Constraints Breed Creativity

Building in lean times changes a company’s DNA for good. Founders who set the foundation for their companies in this market will necessarily build differently. History shows that economic downturns are periods of innovation and creativity as entrepreneurs are forced to focus on the most imminent problems facing the world in a capital efficient manner. As an ex-founder myself, I see a lasting effect in building a company in a world where VC dollars are not an endless pool of capital. It requires ingenuity, tenacity and skill, and that’s exactly the type of startup you want to back.


Companies are being built today to solve real and scalable problems. Economic uncertainty is a fact, and adaptability is the name of the game, but history clearly shows that great businesses are also built in moments of turbulence.


Bet on Those Who Can Do More with Less

Founders who know how to do more with less will perform better. Women and minorities have never had it easy when it comes to fundraising (after all, they only get 2% of VC funding) but it will be even harder to raise in these times. Ironically, this is a competitive advantage for diverse founders. Because they have always had to be scrappy, they know how to build lean, efficient teams in any market. The Ewing Marion Kauffman Foundation found that women-led teams generate a 35% higher return on investment than all-male teams. Diverse founders tend to be more careful with spend—a strong attribute in this capital environment.
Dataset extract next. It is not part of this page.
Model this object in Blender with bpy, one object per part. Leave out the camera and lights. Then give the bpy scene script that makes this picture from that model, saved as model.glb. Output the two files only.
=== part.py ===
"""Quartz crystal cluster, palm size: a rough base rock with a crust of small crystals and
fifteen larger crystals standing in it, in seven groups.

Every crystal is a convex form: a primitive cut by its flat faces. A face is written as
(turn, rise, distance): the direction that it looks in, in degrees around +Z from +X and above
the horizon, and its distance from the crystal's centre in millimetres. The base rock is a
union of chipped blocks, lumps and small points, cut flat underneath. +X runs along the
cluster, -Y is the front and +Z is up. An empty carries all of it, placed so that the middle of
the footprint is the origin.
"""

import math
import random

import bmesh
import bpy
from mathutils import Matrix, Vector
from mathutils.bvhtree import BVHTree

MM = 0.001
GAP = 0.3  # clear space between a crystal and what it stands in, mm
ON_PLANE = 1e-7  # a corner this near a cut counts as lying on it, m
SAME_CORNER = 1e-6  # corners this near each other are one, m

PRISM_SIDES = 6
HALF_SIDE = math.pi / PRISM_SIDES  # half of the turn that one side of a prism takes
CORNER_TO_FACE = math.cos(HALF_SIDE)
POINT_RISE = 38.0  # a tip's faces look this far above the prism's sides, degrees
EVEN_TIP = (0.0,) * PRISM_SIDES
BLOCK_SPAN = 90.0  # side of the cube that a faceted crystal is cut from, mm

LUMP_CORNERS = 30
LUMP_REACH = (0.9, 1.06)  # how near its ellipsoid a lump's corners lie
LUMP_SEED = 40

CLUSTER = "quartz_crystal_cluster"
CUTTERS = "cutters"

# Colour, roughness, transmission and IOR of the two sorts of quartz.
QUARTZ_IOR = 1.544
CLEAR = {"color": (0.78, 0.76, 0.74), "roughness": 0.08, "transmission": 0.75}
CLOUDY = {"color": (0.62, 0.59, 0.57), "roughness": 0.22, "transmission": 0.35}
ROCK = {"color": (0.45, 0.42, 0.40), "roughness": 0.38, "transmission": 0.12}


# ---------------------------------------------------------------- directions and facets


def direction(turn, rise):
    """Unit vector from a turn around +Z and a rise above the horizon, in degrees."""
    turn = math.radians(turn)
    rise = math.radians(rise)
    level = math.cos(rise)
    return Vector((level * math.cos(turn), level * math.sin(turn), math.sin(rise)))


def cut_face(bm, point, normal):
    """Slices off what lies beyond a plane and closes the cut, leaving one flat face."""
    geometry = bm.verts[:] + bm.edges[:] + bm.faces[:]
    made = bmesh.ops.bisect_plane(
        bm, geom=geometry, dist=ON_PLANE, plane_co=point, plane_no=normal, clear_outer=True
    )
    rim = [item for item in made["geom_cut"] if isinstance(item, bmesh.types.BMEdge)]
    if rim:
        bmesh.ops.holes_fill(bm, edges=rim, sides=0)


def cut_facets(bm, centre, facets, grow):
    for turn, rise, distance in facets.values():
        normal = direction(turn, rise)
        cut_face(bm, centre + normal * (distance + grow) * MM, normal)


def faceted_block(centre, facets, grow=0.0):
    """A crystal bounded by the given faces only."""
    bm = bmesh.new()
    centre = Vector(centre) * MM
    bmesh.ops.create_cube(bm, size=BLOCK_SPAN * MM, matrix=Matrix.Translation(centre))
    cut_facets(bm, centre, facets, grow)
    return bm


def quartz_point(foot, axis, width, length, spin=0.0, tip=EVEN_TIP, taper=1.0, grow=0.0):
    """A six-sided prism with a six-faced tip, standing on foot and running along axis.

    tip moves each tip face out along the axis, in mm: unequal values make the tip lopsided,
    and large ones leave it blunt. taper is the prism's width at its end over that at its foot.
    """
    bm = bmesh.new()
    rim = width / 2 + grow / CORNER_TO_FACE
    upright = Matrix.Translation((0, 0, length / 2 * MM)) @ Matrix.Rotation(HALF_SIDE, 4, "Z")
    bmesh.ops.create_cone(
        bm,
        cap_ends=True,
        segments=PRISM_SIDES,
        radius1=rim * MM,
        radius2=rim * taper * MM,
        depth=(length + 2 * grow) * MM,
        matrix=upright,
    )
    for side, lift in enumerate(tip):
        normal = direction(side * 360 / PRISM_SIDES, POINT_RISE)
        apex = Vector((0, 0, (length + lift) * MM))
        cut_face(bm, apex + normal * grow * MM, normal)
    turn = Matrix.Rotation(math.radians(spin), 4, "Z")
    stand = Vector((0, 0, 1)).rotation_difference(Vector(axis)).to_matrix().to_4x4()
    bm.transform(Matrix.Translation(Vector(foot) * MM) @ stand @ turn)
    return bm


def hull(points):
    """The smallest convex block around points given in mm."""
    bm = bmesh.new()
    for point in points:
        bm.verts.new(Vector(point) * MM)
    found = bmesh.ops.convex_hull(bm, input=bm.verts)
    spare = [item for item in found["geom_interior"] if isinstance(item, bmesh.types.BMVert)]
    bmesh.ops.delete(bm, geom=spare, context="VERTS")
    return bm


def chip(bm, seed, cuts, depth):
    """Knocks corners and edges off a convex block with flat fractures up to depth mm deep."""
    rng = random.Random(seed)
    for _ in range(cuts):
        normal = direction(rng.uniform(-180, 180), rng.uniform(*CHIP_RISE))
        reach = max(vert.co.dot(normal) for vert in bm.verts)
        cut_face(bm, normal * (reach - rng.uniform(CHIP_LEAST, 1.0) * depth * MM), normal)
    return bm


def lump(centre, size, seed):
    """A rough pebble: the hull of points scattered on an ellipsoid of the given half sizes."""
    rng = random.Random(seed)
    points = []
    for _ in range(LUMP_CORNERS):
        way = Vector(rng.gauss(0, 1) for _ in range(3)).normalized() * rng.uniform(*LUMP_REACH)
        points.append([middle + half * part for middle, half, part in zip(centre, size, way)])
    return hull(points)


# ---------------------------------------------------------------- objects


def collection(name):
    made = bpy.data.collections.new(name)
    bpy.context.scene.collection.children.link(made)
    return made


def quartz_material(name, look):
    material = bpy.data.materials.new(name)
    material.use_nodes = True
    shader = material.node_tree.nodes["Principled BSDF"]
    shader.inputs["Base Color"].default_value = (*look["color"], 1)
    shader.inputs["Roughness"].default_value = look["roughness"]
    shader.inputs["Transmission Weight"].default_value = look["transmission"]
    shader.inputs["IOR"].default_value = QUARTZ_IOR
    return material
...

Top VCs Will Also Rise Above in Tough Economic Times

Just like the most adept entrepreneurs will excel during challenging times, the same can be said for VCs. Savvy investors who have weathered previous down markets and are better equipped to identify and nurture entrepreneurs through turbulent times, as well as funds led by seasoned operators that can give the tactical support to ensure that founders grow sustainably while building a clear path to profitability will rise to the top.


Just like the most adept entrepreneurs will excel during challenging times, the same can be said for VCs.


My prediction is that the next few years will produce exceptional Vintages because these are such difficult times that only the strongest founders will raise and build. As with most economic cycles, investors interest to deploy capital peaks when it is usually a terrible time to invest and the market is overheated, but stay on the sidelines when conditions for investments are at their best. Miss the opportunity to invest in early stage ventures in this downturn at your own peril! (and bonus points if you support a diverse founder or funder, because it’s good for the tech ecosystem and great for returns).


Rachel ten Brink is the founder and General Partner of Red Bike Capital, a woman and Latina-led early stage VC fund based in New York, investing in US-based Fintech, SAAS, and Health and Wellness. Rachel has been a board member and senior advisor for various companies and serves on the Board of Directors of AboveBoard and Dyper. She is co-founder of Scentbird, a Y Combinator-backed ecommerce subscription that raised over $29MM in Venture Funding. Prior, she spent 15+ years building billion-dollar brands at Gillette, Estée Lauder, L’Oréal, and Elizabeth Arden. She was named Entrepreneur Magazine’s 100 Powerful Women and is one of only 90 Latinas to have ever raised over $1M in venture funding.